The ship crashes onto a planet that they name World. 600 years later
the survivors have mixed into many different clans that
comprise two distinctly different and opposing peoples, the Spiders
and the Santos. Their culture is mainly Native American with the
addition of large bore rifles, hand-forged from metal of the wrecked
prison ship and used to deal with beings they call "bears,"
natural predators existing on World. The World bear is similar to a
dragon-squid combination, having two spines that connect at the base
and a tentacle on each side with suction cups on it that it shoots
toward its prey.
The
Directorate accidentally picks up a bit of radio chatter from World,
as the warriors use hand radios. They send out the Patrol, a
combination military/police force that, under the guidance of the
Directorate, has had no violence or wars to quell in over 200 years.
They arrive at World expecting to find civilized people barely
surviving, as with most other lost stations or colonies.

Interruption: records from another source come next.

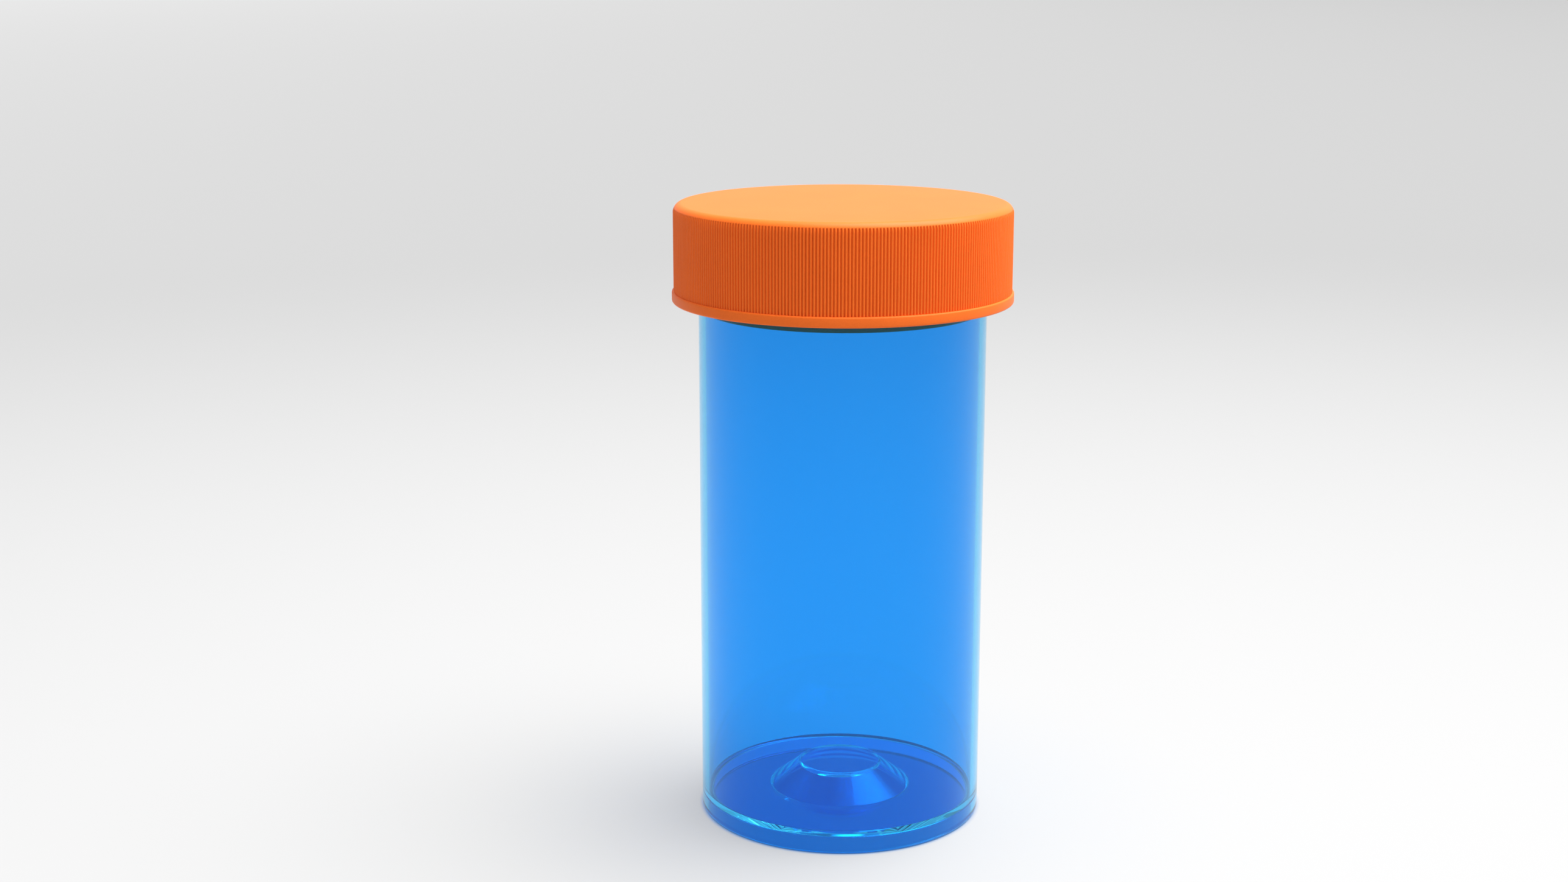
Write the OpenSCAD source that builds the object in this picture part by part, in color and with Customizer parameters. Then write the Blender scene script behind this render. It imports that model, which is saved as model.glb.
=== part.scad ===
// Prescription vial with a push-down-and-turn closure.
// +Z is up, the axis of the vial is Z, and the origin is the centre of the foot, on the surface it stands on.
// The closure is drawn pressed home and unlocked: each cap lug stands in a gap between two vial lugs.

/* [Vial] */
// Outside diameter of the barrel
vial_d = 42.5; // [38:0.5:48]
// Thickness of the barrel wall
wall_t = 1; // [0.9:0.05:1.3]
// Height of the mouth rim above the foot
mouth_z = 89.2; // [70:0.1:110]
// Height of the hollow inside the foot ring
foot_h = 2.35; // [1.5:0.05:3]
// Thickness of the foot ring
foot_t = 1.5; // [1.3:0.1:2]
// Thickness of the floor
floor_t = 1; // [0.8:0.1:1.4]
// Radius that rounds the foot ring's outer edge
foot_round = 0.6; // [0.3:0.1:1]

/* [Punt] */
// Diameter of the cone where it leaves the floor
punt_base_d = 20.8; // [18:0.2:24]
// Diameter of the cone's flat top
punt_rim_d = 12.5; // [11:0.1:14]
// Height of the flat top above the floor
punt_h = 3.5; // [3:0.1:4.2]

/* [Vial lugs] */
// Lugs round the mouth
lug_count = 6; // [4:1:6]
// How far a lug stands out from the barrel
lug_proud = 1.7; // [1.5:0.1:1.9]
// Height of the neck band that carries the lugs
band_h = 4.3; // [4:0.1:4.8]
// How far the neck band is set in from the barrel
band_step = 0.3; // [0.2:0.05:0.35]
// Angle that the stop block takes
stop_a = 16; // [14:1:16]
// Angle of the notch that holds a cap lug when the closure is locked
notch_a = 13; // [13:0.5:14]
// Angle of the locking hook
hook_a = 14; // [12:1:14]
// Thickness of the rail that joins the stop block and the hook
rail_t = 1.5; // [1.3:0.1:1.6]
// Depth of the hook below the mouth rim
hook_h = 2.6; // [2.4:0.1:2.7]

/* [Cap shell] */
// Height of the cap shell
cap_h = 14.4; // [13.5:0.1:16]
// Distance from the mouth rim up to the cap's top when the closure is pressed home
cap_over = 3.7; // [3.5:0.1:4.5]
// Thickness of the cap's top
cap_top_t = 1.4; // [1.2:0.1:2]
// Thickness of the skirt over its ribs
skirt_t = 1.68; // [1.5:0.02:2]
// Radius that rounds the top edge
cap_round = 1.35; // [1.2:0.05:2]
// Height of the plain flange at the skirt's lower edge
flange_h = 1.55; // [1.2:0.05:2]
// How far the flange stands out past the ribs
flange_proud = 0.27; // [0.2:0.01:0.5]
// Grip ribs round the skirt
rib_count = 320; // [120:20:320]
// Depth of the grooves between the ribs
rib_depth = 0.38; // [0.15:0.01:0.4]

/* [Cap lugs] */
// Angle that a cap lug takes
boss_a = 9.5; // [8:0.5:10]
// Height of a cap lug
boss_h = 2.2; // [1.8:0.1:2.4]
// Travel of the cap shell as it springs up into the lock
push_travel = 1.3; // [1:0.1:1.4]

/* [Plug seal] */
// Gap between the plug ring and the bore of the vial
plug_gap = 0.2; // [0.15:0.05:0.3]
// Thickness of the plug ring
plug_t = 0.75; // [0.6:0.05:1]
// Depth of the plug ring below the mouth rim
plug_h = 12.2; // [8:0.1:13]
// Thickness of the sealing disc
disc_t = 0.9; // [0.7:0.1:1]

/* [Spring disc] */
// Outside diameter of the spring disc
spring_d = 38; // [30:1:40]
// Thickness of the spring disc
spring_t = 0.5; // [0.4:0.05:0.6]
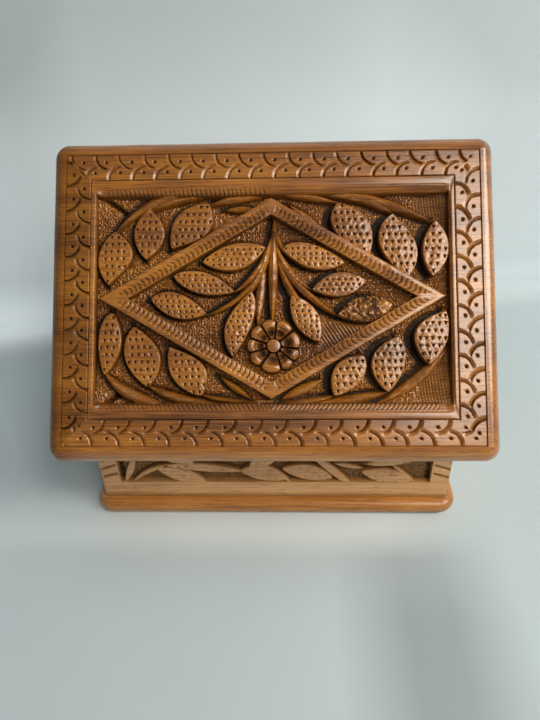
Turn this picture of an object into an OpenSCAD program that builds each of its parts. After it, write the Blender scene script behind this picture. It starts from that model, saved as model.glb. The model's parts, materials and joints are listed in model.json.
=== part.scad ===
// Carved walnut box with a hinged lid, for a rosary or other small keepsakes.
// The rim of the lid overhangs the walls, which stand on a wider base board.
// Origin: centre of the underside of the base. +X runs along the hinge line,
// -Y is the hinge side and +Z is up. All sizes are in millimetres.

/* [Lid] */
// Width of the lid, along the hinge line
lid_w = 150; // [120:1:190]
// Depth of the lid, from the hinge side to the opening side
lid_d = 109; // [90:1:140]
// Thickness of the lid board, which is also the diameter of its round rim
lid_t = 10; // [8:0.5:13]
// How far the rim of the lid stands out past the walls
overhang = 11; // [9:0.5:14]
// How far the lid stands open
open_angle = 50; // [0:1:105]

/* [Box] */
// Height of the top of the walls above the ground
box_h = 40; // [32:1:60]
// Thickness of the walls
wall_t = 8; // [7:0.5:10]
// Thickness of the base board
base_t = 6; // [5:0.5:8]
// How far the base board stands out past the walls
base_ledge = 4; // [2:0.5:6]

/* [Carving] */
// Depth of the carved ground of the lid
carve_depth = 3.5; // [2:0.5:4]
// Depth of the carved panels of the walls
panel_depth = 2.5; // [1:0.5:3]
// Width of the raised bands of the diamond
band_w = 4.7; // [3:0.1:6]
// Petals of the flower
petals = 9; // [6:1:12]

/* [Hinges] */
// Length of each hinge
hinge_l = 20; // [16:1:26]
// Distance from a side wall's inner face to the nearer end of a hinge
hinge_inset = 8; // [1:0.5:14]
// Outer radius of the knuckles
knuckle_r = 1.6; // [1.4:0.1:1.9]
// Thickness of the hinge leaves
leaf_t = 0.8; // [0.6:0.1:1]

/* [Hidden] */
$fn = 48;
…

On the
contrary, the native warriors are savage fighters following the
Native American tradition of "coup" taking,
or scalping killed enemies as a method of showing how many
they had killed.
They
then try to conquer the Romanans, as they take to calling the
descendants of the crashed star ship the natives arrived in, the
Nicholai Romanan, but find that these natives aren't going down
without a fight, as the Spiders, who believe Spider is the name of
God and the Santos, a mix of Christian and Mexican beliefs, who call
God Haysoos, are all about warfare and following what they interpret
God is telling them what to do.
The
Spiders and the Santos form an uneasy alliance and subvert the
soldiers. They eventually take over a warship, and the prophet of the
Spiders convinces the Top Directorate not to destroy their world. The
Romanans survive but are irrevocably changed socially and culturally.
The Directorate hires the Romanans as the last real warriors to fight
a rebellion starting up in another star system.